5 Aralık 1934 de Türk kadınına seçme ve seçilme hakkı verildi... "Verildi" diyorum. Çünkü Cumhuriyeti kuran zihniyet öyle aydınlıktı ki, bu hakkı elde etmek için Avrupalı kadınlar gibi savaşmak ve direnmek zorunda kalmadık. Hazır bulduğumuzdan olsa gerek değerini bilmedik.
Bu hakkın bize verilişinin 84. yıldönümünde şu anda başımızdaki zihniyet tarafından eklenen diğer "haklarımıza" bakıyorum...
İşyerinde mobbinge hatta tacize maruz kalma hakkımız var.
Aynı işi yaptığımız erkek personelden daha az maaş alma ve daha geç terfi etme hakkımız var.
Çocuk gelin olma, baban yaşında adamdan her yıl çocuk doğurma, doğururken ölme hakkımız var.
Koca, eski koca, abi, sevgili, herhangi bir erkek yakınımızdan (hatta hiç tanımadığımız herhangi erkekten) her daim dayak yeme, hastanelik olma hakkımız var...
Ve yine koca, eski koca, nişanlı, sevgili, baba, abi tarafından öldürülme hakkımız var...
Başı açık, makyajlı mini etekli, gece yarısı sokağa çıkıyor hatta işveli cilveli gülüyorsak, istisnasız her erkek tarafından taciz edilme, tecavüze uğrama hakkımız var...
Başı kapalı, makyajsız, gece sokağa çıkmıyor, gündüz bakkala giderken bile kimsenin yüzüne bakmıyorsak da istisnasız her erkek tarafından taciz ve tecavüz edilme hakkımız var.
Tecavüz sonucu hamile kalırsak kürtaj hakkımız olmasa da doğurup devlete baktırma hakkımız var.
Tecavüzcümüzle evlenme ve şiddete ömür boyu katlanma hakkımız var.
Ha bir de seçimlerde kocamızın istediği yönde oy kullanma hakkımız var.
Unuttuklarımı da siz ekleyin dediğimde değerli bir beyefendi büyüğümüz;
"Çalışabilmek için kocanızın rızasını alma zorunluluğu gibi bir hakkınız var."
"Tecavüze uğradığınızda ve başınıza gelen olaya ilişkin mahkemelik bir durum oluştuğunda, mağdura göre değil zanlıya göre yayın yasağı konma hakkı var" diye bu çok önemli haklarımızı hatırlattı. Kendisine teşekkür ediyorum.
Diyeceğim şu ki;
Kurtuluş savaşı kadınların büyük çabasıyla kazanıldı. Bu çaba; "Dünyada hiçbir milletin kadını, milletini kurtuluşa ve zafere götürmekte, Anadolu Kadınından daha fazla çalıştım diyemez" diyen Atam ve dönemin aydınlık kadroları tarafından onurlandırıldı.
Türk kadını pek çok çağdaş ülkeden daha önce ikinci sınıf vatandaş durumundan "seçme ve seçilme hakkına sahip eşit yurttaş" haline getirildi.

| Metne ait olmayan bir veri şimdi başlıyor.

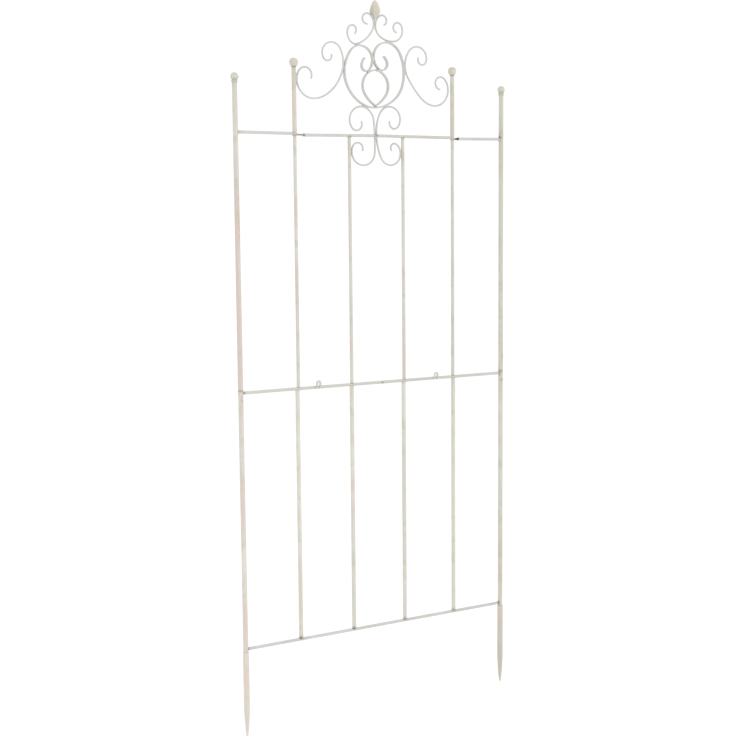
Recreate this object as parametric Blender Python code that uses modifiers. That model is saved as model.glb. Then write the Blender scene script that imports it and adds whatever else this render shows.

Okudu çalıştı, devletin her kademesinde üstüne düşeni getirdi, getiriyor.
Dünyanın her yerinde, insanlık ve emek hamurunun ana maddesi kadın. En çok ezilen şiddet gören mağdur edilen de kadın...
İnsanca yaşam hakkına kavuşmak için en çok mücadele eden yine kadın.
Ve bu ülkede halen de büyük bir "kadın gücü" var!
O halde elimizden bir bir alınan haklarımızı korumak adına hiç bir şey yapmadan oturduğumuz yerden; "yaşasın 5 aralık seçme ve seçilme hakkı günü" mealinde içi boş kutlamalar yapılması, sizi bilmem ama benim içime sinmiyor...
Kutlanacak bir şey kalıp kalmadığını tekrar düşünmenin zamanı geldi de geçiyor.
Kadınların bilinci artmasın diye her sokak arasında açılan “kız kur’an kurslarına” gitme hakkınız var. Mili Eğitim Bakanlığının uyguladığı eğitim sisteminde kadının ikinci sınıf insan olduğunu vurgulayan derslerden ilham alma hakkınız var.